Removing mobile phone roaming charges in the European Union may prove more expensive for customers in the long run, a telecoms expert has warned.
E.U. Digital Agenda Commissioner Neelie Kroes proposes doing away with roaming charges, with legislation due to be presented in September. Although consumer groups have cautiously welcomed the idea, she has faced huge opposition from the telecommunications industry.
Paul Reynolds, director of the Competition Economists Group, on Tuesday said that removing roaming charges may not even be great news for customers. CEG economists provide economic and financial advice on competition and regulation.
"Removing the difference between roaming and domestic call charges does not simply mean that roaming charges will disappear, we may see domestic prices go up," he said. "So although customers who roam a lot may get better value, others could well see their bills increase."
Telecoms operators who are forced to remove their roaming charges may also decide to rethink prepaid phones, he said. "Operators have multiple costs, and if they can't cover them through roaming charges, they're going to get the money somewhere else and a monthly contract would be more attractive to them," he said.
Orange estimates the drop in roaming tariffs would dent the group's margin by $395 million.
The new legislation would also aim to standardize wholesale products, something that has larger mobile phone operators worried. According to a recent report in the Financial Times, Kroes and her team are open to rethinking this section of the legislation.
Under the proposed rules, a new pan-European "passport" would allow telecoms operators regulated in one member state to trade in any other within the E.U. With wholesale prices drastically reduced, there would be nothing to stop new leaner companies competing across the E.U. without having to make any significant capital expenditure through investment in infrastructure.
Some estimates put the arbitrage cost between the existing domestic tariffs and rival offers based on the proposed wholesale tariff as high as a!7 billion a year.
But according to the European Competitive Telecommunications Association (ECTA), which represents those leaner rival companies, there is no evidence that departing from the current competition model would be beneficial for the European economy or end-users.
"Challenger telecoms operators have not only been the leading product innovators but also made broadband affordable for consumers, which in turn has led to accelerated investments and take-up in broadband," said Tom Ruhan, chairman of ECTA.
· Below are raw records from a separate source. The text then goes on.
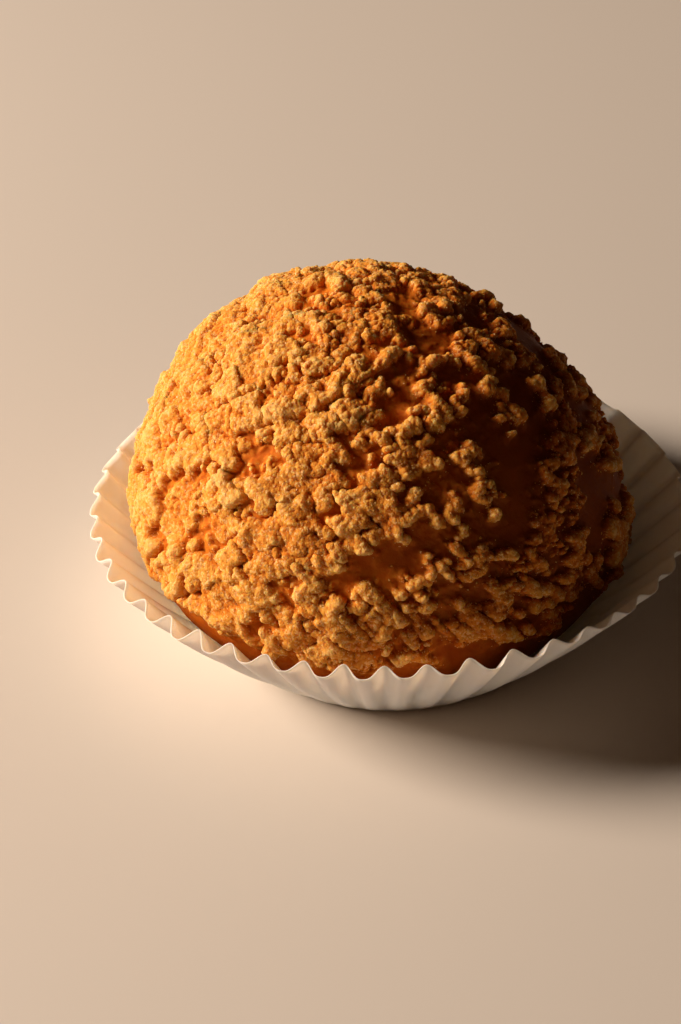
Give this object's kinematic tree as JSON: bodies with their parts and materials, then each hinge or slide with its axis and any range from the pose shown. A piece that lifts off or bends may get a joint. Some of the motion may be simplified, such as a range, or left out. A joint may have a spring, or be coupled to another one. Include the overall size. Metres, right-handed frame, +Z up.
{
  "type": "craquelin cream puff",
  "caption": "Round baked choux bun with a crackled, crumbly sugar-dough crust, resting in a splayed pleated paper case with a flat round base",
  "frame": {"origin": "middle of the underside of the paper case's flat round base, on the surface it stands on", "axes": "+Z up; the front, where the case's wall stands steepest, faces -Y; +X to the right as seen from the front"},
  "size_m": [0.0975, 0.0951, 0.0583],
  "materials": {
    "craquelin_crust": "matt crumbly sugar crust in pale golden pieces on smoother deep amber choux",
    "case_paper": "thin matt white greaseproof paper, pressed in pleats, slightly translucent"
  },
  "bodies": {
    "root": {"cream_puff": "craquelin_crust", "paper_case": "case_paper"}
  },
  "joints": []
}
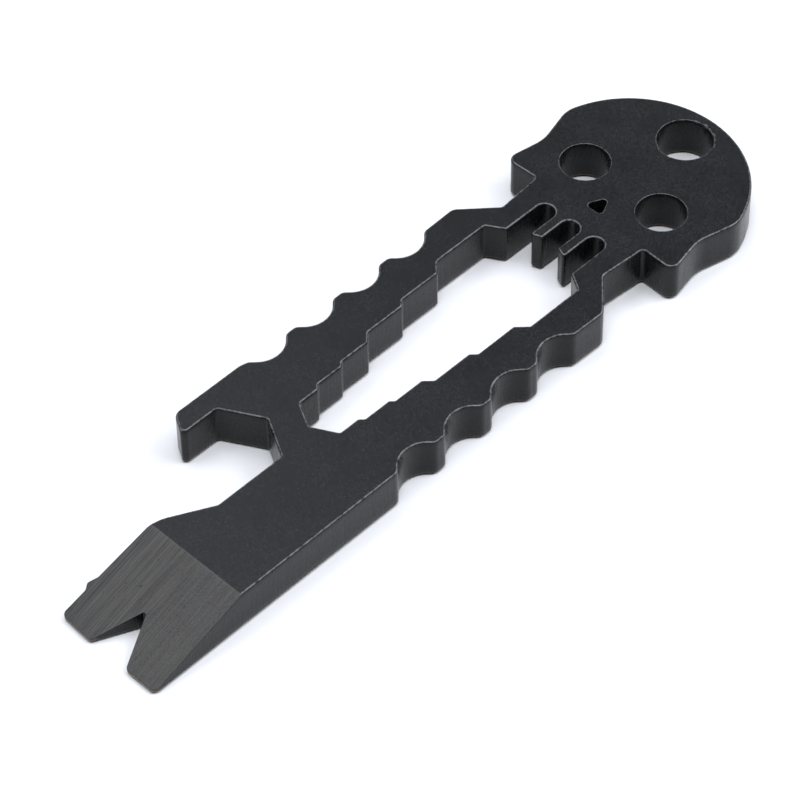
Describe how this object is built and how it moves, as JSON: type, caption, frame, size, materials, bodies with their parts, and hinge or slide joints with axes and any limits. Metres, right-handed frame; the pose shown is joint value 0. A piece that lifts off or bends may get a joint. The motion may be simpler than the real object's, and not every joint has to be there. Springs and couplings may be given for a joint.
{
  "type": "keychain bottle opener",
  "caption": "Flat black steel pocket tool with a bottle opener hook, a stepped wrench window, a notched pry tip and a ring hole in its head.",
  "frame": {"origin": "middle of the tool's length and width, on the plane of its flat back face, which it lies on", "axes": "+X from the pry tip towards the head with the ring hole, +Y towards the side with the bottle opener hook, +Z out of the front face, where the pry tip is ground"},
  "size_m": [0.0772, 0.0204, 0.004],
  "materials": {
    "black_coated_steel": "satin black coating over steel plate, with cut walls and a ground pry tip"
  },
  "bodies": {
    "root": {"tool_body": "black_coated_steel"}
  },
  "joints": []
}
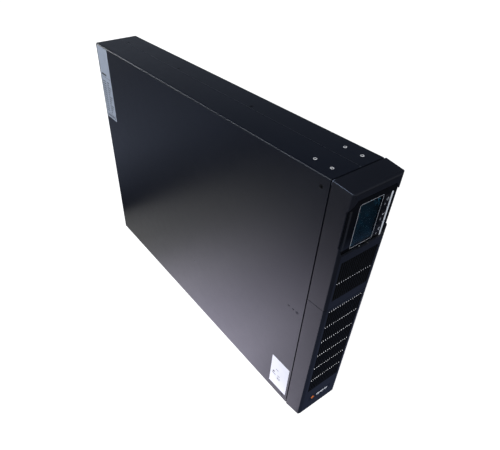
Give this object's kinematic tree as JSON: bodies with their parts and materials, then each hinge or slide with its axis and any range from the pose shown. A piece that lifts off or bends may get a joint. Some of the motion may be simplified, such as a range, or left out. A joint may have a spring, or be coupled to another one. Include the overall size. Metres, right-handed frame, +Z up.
{
  "type": "uninterruptible power supply",
  "caption": "Slim rack and tower uninterruptible power supply standing on its side, with a display, grilles, a battery drawer, fans and rear outlets.",
  "frame": {"origin": "middle of the outline in plan, on the surface it stands on", "axes": "+Z up, -Y out of the front bezel, +Y out of the rear panel, -X out of the large cover face that carries the labels"},
  "size_m": [0.0866, 0.648, 0.438],
  "materials": {
    "powder_coat": "fine textured charcoal powder coat",
    "inner_steel": "black painted sheet",
    "zinc_steel": "zinc plated sheet",
    "screw_black": "black oxide",
    "insert_zinc": "bright zinc plated",
    "bezel_plastic": "fine moulded grain",
    "grille_plastic": "satin",
    "badge_metal": "dark anodised, satin",
    "gloss_black": "high gloss",
    "lens": "tinted clear",
    "lcd_glass": "dark panel",
    "circuit_board": "solder mask",
    "black_plastic": "fine moulded grain",
    "button_plastic": "gloss",
    "light_guide": "milky light guide",
    "strip_plastic": "satin",
    "cable_grey": "flat cable",
    "screw_steel": "nickel plated",
    "battery_case": "moulded case",
    "brass_parts": "plated",
    "lead_red": "insulated wire",
    "grey_plastic": "moulded",
    "guide_nylon": "nylon",
    "heat_sink": "extruded",
    "capacitor_sleeve": "shrink sleeve",
    "winding": "lacquered copper",
    "ferrite": "ferrite and tape",
    "lead_black": "insulated wire",
    "chrome_wire": "plated wire",
    "socket_plastic": "moulded",
    "white_plastic": "moulded",
    "port_metal": "plated shell",
    "label_silver": "printed film",
    "label_white": "printed paper film",
    "print_grey": "printed light grey",
    "print_dark": "printed dark grey",
    "accent_orange": "enamelled",
    "slat_metal": "plated facing on the grilles' cross slats"
  },
  "bodies": {
    "chassis": {"chassis_tray": "powder_coat", "cover_shell": "powder_coat", "front_plate": "inner_steel", "rear_panel": "powder_coat", "bay_partition": "zinc_steel", "cover_screws": "screw_black", "ear_inserts": "insert_zinc", "upper_bezel": "bezel_plastic", "upper_grille": "grille_plastic", "display_fascia": "gloss_black", "display_lens": "lens", "lcd_module": "lcd_glass", "display_board": "circuit_board", "display_housing": "black_plastic", "tact_switches": "black_plastic", "status_lights": "light_guide", "accent_strip": "strip_plastic", "display_cable": "cable_grey", "dock_socket": "grey_plastic", "drawer_guides": "guide_nylon", "power_board": "circuit_board", "board_spacers": "screw_steel", "heat_sinks": "heat_sink", "transistors": "black_plastic", "bulk_capacitors": "capacitor_sleeve", "inductors": "winding", "transformer": "ferrite", "control_board": "circuit_board", "filter_board": "circuit_board", "main_leads": "lead_black", "fan_frames": "black_plastic", "fan_guards": "chrome_wire", "mains_inlet": "socket_plastic", "inlet_pins": "brass_parts", "breaker_body": "socket_plastic", "outlets": "socket_plastic", "large_outlet": "socket_plastic", "battery_port": "grey_plastic", "comm_ports": "port_metal", "slot_cover": "powder_coat", "rear_screws": "screw_steel", "earth_stud": "brass_parts", "rating_label": "label_silver", "serial_label": "label_white"},
    "battery_drawer": {"battery_drawer": "zinc_steel", "drawer_handle": "black_plastic", "drawer_screws": "screw_steel", "batteries": "battery_case", "battery_terminals": "brass_parts", "battery_links": "lead_red", "drawer_plug": "grey_plastic"},
    "battery_cover": {"lower_bezel": "bezel_plastic", "lower_grille": "grille_plastic", "badge": "badge_metal"},
    "power_button": {"power_button": "button_plastic"},
    "select_button": {"select_button": "button_plastic"},
    "scroll_button": {"scroll_button": "button_plastic"},
    "lower_fan": {"lower_fan_rotor": "black_plastic"},
    "upper_fan": {"upper_fan_rotor": "black_plastic"},
    "breaker_button": {"breaker_button": "white_plastic"}
  },
  "joints": [
    {"name": "drawer_slide", "type": "slide", "parent": "chassis", "child": "battery_drawer", "axis": [0, -1, 0], "range_m": [0, 0.46]},
    {"name": "cover_pull", "type": "slide", "parent": "battery_drawer", "child": "battery_cover", "axis": [0, -1, 0], "range_m": [0, 0.12]},
    {"name": "power_button_press", "type": "slide", "parent": "chassis", "child": "power_button", "axis": [0, 1, 0], "range_m": [0, 0.0008], "stiffness_N_per_m": 1500},
    {"name": "select_button_press", "type": "slide", "parent": "chassis", "child": "select_button", "axis": [0, 1, 0], "range_m": [0, 0.0008], "stiffness_N_per_m": 1500},
    {"name": "scroll_button_press", "type": "slide", "parent": "chassis", "child": "scroll_button", "axis": [0, 1, 0], "range_m": [0, 0.0008], "stiffness_N_per_m": 1500},
    {"name": "lower_fan_spin", "type": "hinge", "parent": "chassis", "child": "lower_fan", "pos_m": [0, 0.3012, 0.311], "axis": [0, 1, 0], "continuous": true},
    {"name": "upper_fan_spin", "type": "hinge", "parent": "chassis", "child": "upper_fan", "pos_m": [0, 0.3012, 0.393], "axis": [0, 1, 0], "continuous": true},
    {"name": "breaker_reset", "type": "slide", "parent": "chassis", "child": "breaker_button", "axis": [0, 1, 0], "range_m": [0, 0.003]}
  ]
}
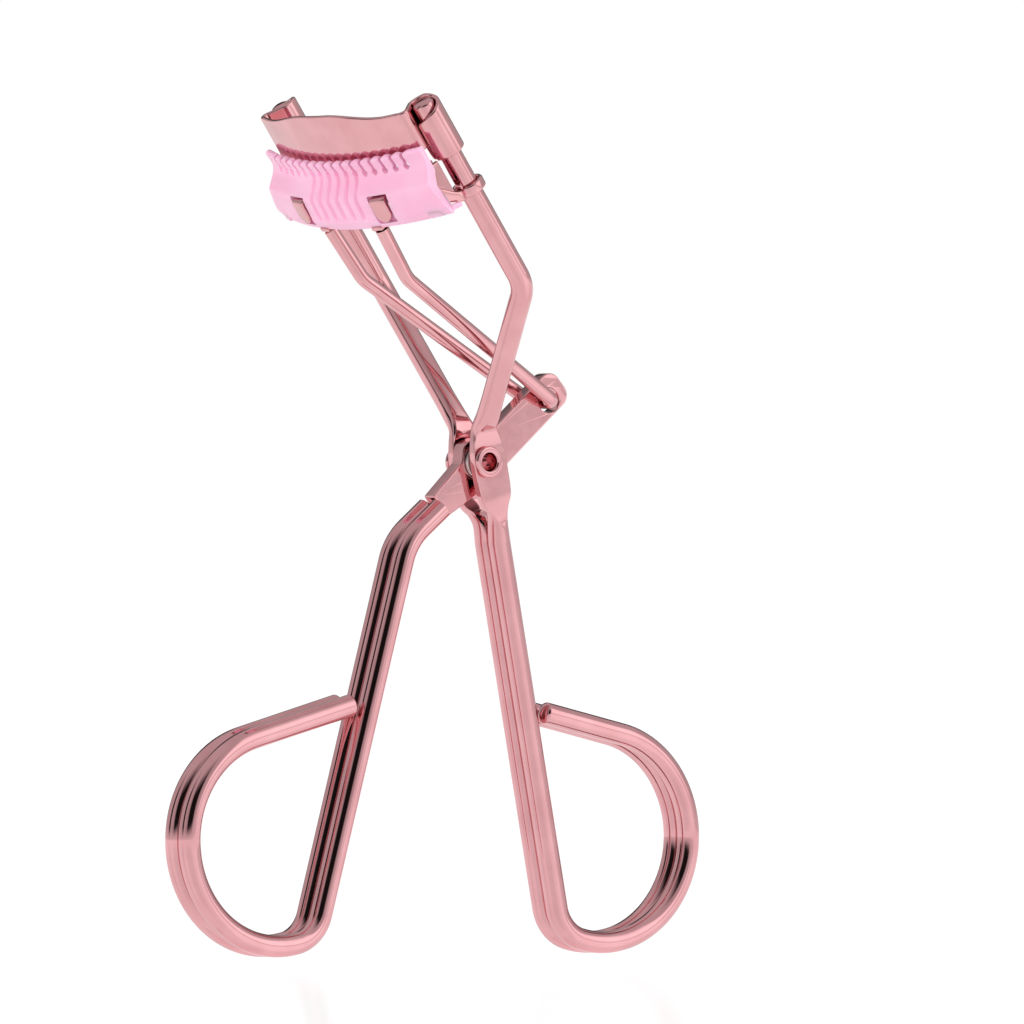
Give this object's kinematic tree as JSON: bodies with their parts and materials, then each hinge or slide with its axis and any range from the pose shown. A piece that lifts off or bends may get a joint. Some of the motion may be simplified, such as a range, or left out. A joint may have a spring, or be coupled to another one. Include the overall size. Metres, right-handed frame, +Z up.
{
  "type": "eyelash curler",
  "caption": "Polished wire eyelash curler with scissor finger loops, a curved upper jaw, a sliding lower jaw with a silicone pad, and a clip-on plastic lash comb.",
  "frame": {"origin": "centre of the tool's outline on the surface that its two finger loops stand on", "axes": "+Z up from the finger loops to the jaws, +X towards the finger loop of the fixed handle, +Y across the jaws to the far post"},
  "size_m": [0.0782, 0.0352, 0.1075],
  "materials": {
    "rose_metal": "mirror-polished rose-gold plating on steel",
    "washer_metal": "plain steel",
    "comb_plastic": "satin moulded plastic, pastel pink",
    "pad_silicone": "soft matt silicone"
  },
  "bodies": {
    "fixed_frame": {"frame_wire_near": "rose_metal", "frame_wire_far": "rose_metal", "upper_jaw": "rose_metal", "pivot_rivet": "rose_metal", "washer_near": "washer_metal", "washer_far": "washer_metal"},
    "squeeze_lever": {"lever_plate": "rose_metal", "lever_wire_near": "rose_metal", "lever_wire_far": "rose_metal"},
    "sliding_jaw": {"lower_jaw": "rose_metal", "silicone_pad": "pad_silicone", "lash_comb": "comb_plastic", "link_wire": "rose_metal"}
  },
  "joints": [
    {"name": "handle_squeeze", "type": "hinge", "parent": "fixed_frame", "child": "squeeze_lever", "pos_m": [0.0061, 0, 0.06149], "axis": [0, -1, 0], "range_deg": [-20, 7.5]},
    {"name": "jaw_slide", "type": "slide", "parent": "fixed_frame", "child": "sliding_jaw", "axis": [-0.5635, 0, 0.8261], "range_m": [-0.0046, 0.00175]}
  ],
  "couplings": [
    {"joint": "jaw_slide", "follows": "handle_squeeze", "m_per_rad": 0.013}
  ]
}
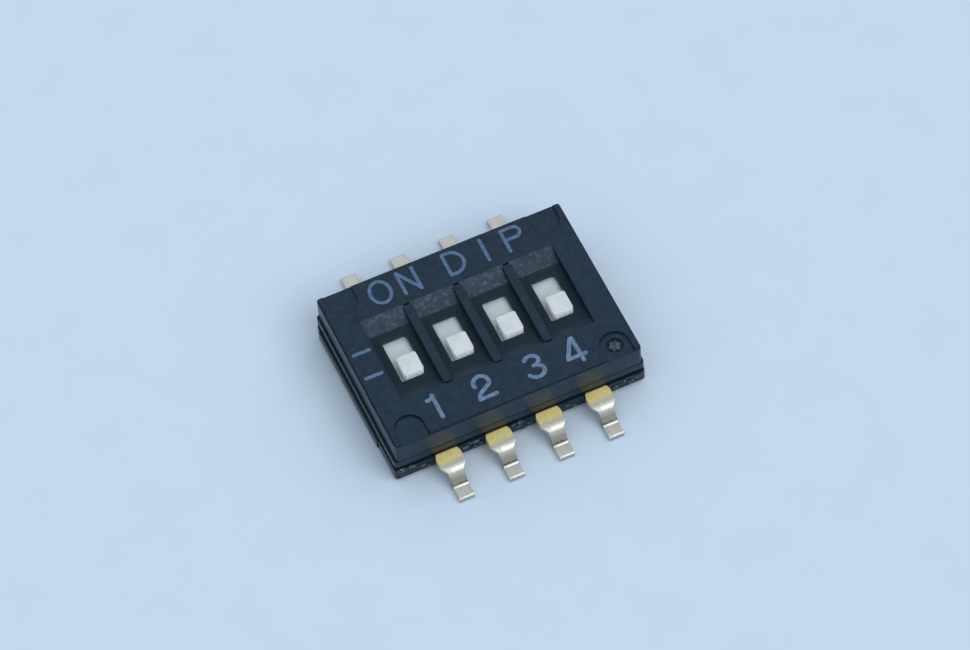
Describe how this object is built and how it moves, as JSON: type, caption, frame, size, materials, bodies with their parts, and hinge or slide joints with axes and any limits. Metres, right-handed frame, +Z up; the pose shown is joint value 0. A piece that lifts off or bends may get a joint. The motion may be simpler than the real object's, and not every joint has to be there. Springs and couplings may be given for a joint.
{
  "type": "dip switch",
  "caption": "Low surface-mount slide DIP switch: flat black housing, white knobs in ramped windows, forked contact springs inside and gull-wing terminals on both long sides.",
  "frame": {"origin": "on the board under the middle of the switch, level with the undersides of the solder feet", "axes": "+X along the row from switch 1 to the last one, +Y towards the ON side, +Z up"},
  "size_m": [0.0064, 0.0068, 0.0014],
  "materials": {
    "cover_plastic": "black moulded plastic with a fine eroded texture",
    "base_plastic": "black moulded plastic, slightly smoother than the cover",
    "slider_plastic": "white moulded plastic, satin",
    "contact_gold": "gold flash over spring bronze",
    "terminal_plating": "gold near the housing, bright tin on the leg and foot"
  },
  "bodies": {
    "housing": {"cover": "cover_plastic", "base": "base_plastic", "off_terminal_1": "terminal_plating", "off_terminal_2": "terminal_plating", "off_terminal_3": "terminal_plating", "off_terminal_4": "terminal_plating", "on_terminal_1": "terminal_plating", "on_terminal_2": "terminal_plating", "on_terminal_3": "terminal_plating", "on_terminal_4": "terminal_plating"},
    "actuator_1": {"slider_1": "slider_plastic", "contact_spring_1": "contact_gold"},
    "actuator_2": {"slider_2": "slider_plastic", "contact_spring_2": "contact_gold"},
    "actuator_3": {"slider_3": "slider_plastic", "contact_spring_3": "contact_gold"},
    "actuator_4": {"slider_4": "slider_plastic", "contact_spring_4": "contact_gold"}
  },
  "joints": [
    {"name": "switch_1_slide", "type": "slide", "parent": "housing", "child": "actuator_1", "axis": [0, 1, 0], "range_m": [0, 0.0006]},
    {"name": "switch_2_slide", "type": "slide", "parent": "housing", "child": "actuator_2", "axis": [0, 1, 0], "range_m": [0, 0.0006]},
    {"name": "switch_3_slide", "type": "slide", "parent": "housing", "child": "actuator_3", "axis": [0, 1, 0], "range_m": [0, 0.0006]},
    {"name": "switch_4_slide", "type": "slide", "parent": "housing", "child": "actuator_4", "axis": [0, 1, 0], "range_m": [0, 0.0006]}
  ]
}
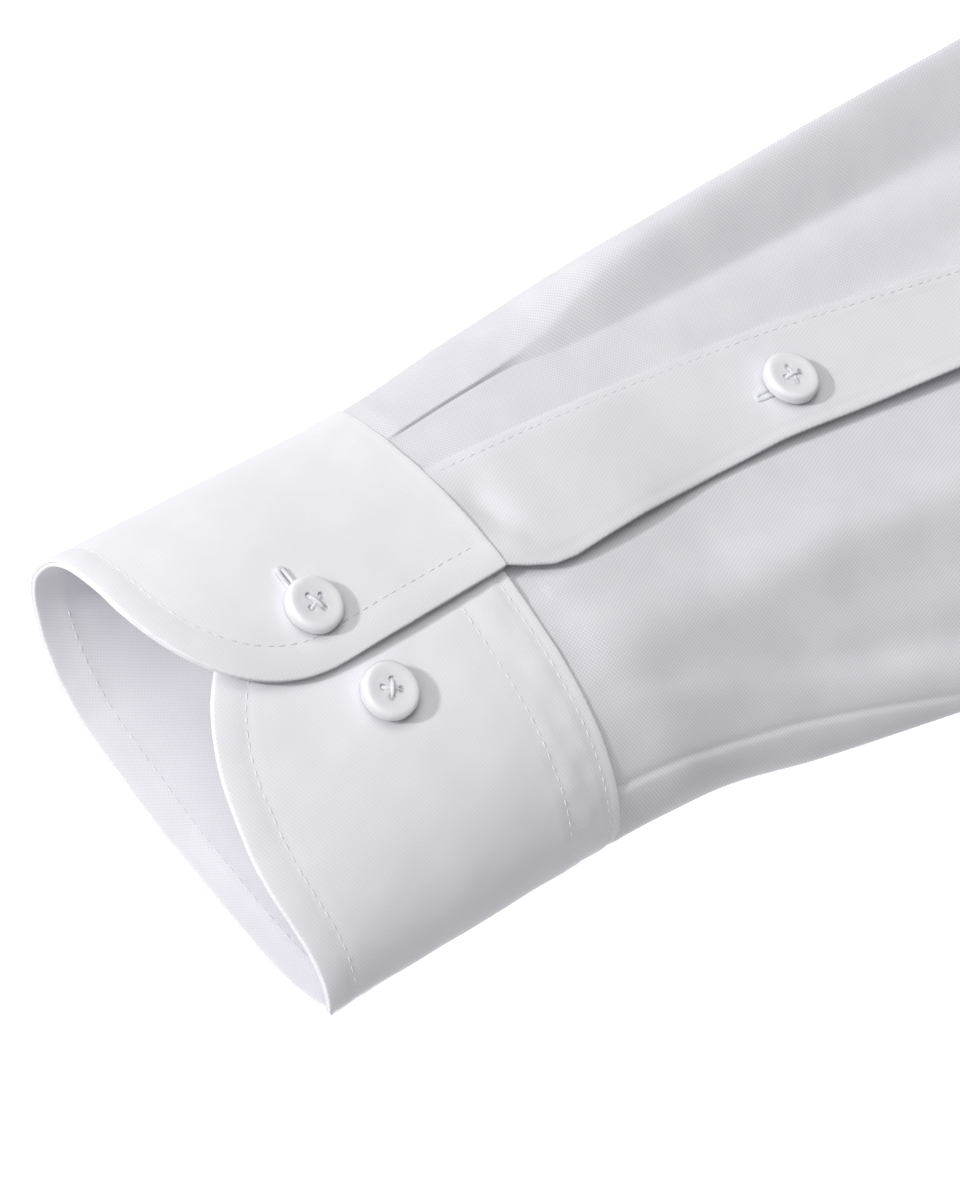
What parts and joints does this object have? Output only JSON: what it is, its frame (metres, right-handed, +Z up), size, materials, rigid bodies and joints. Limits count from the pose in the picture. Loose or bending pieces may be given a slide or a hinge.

However, the European Telecommunications Network Operators' Association (ETNO), representing the older owners of network infrastructure, commissioned a study by The Boston Consulting Group (BCG) that had an opposite finding.
"Europe's consumers may find themselves in the position of paying relatively low prices for online access but largely missing out on advanced services and experiences that next-generation access networks provide," said Wolfgang Bock, senior partner of BCG.
European investment in telecommunications infrastructure has declined by approximately 2% a year over the last five years. Europe's ability to invest in next generation networks may fall further as revenue in the European telecommunications sector continues to contract according to BCG.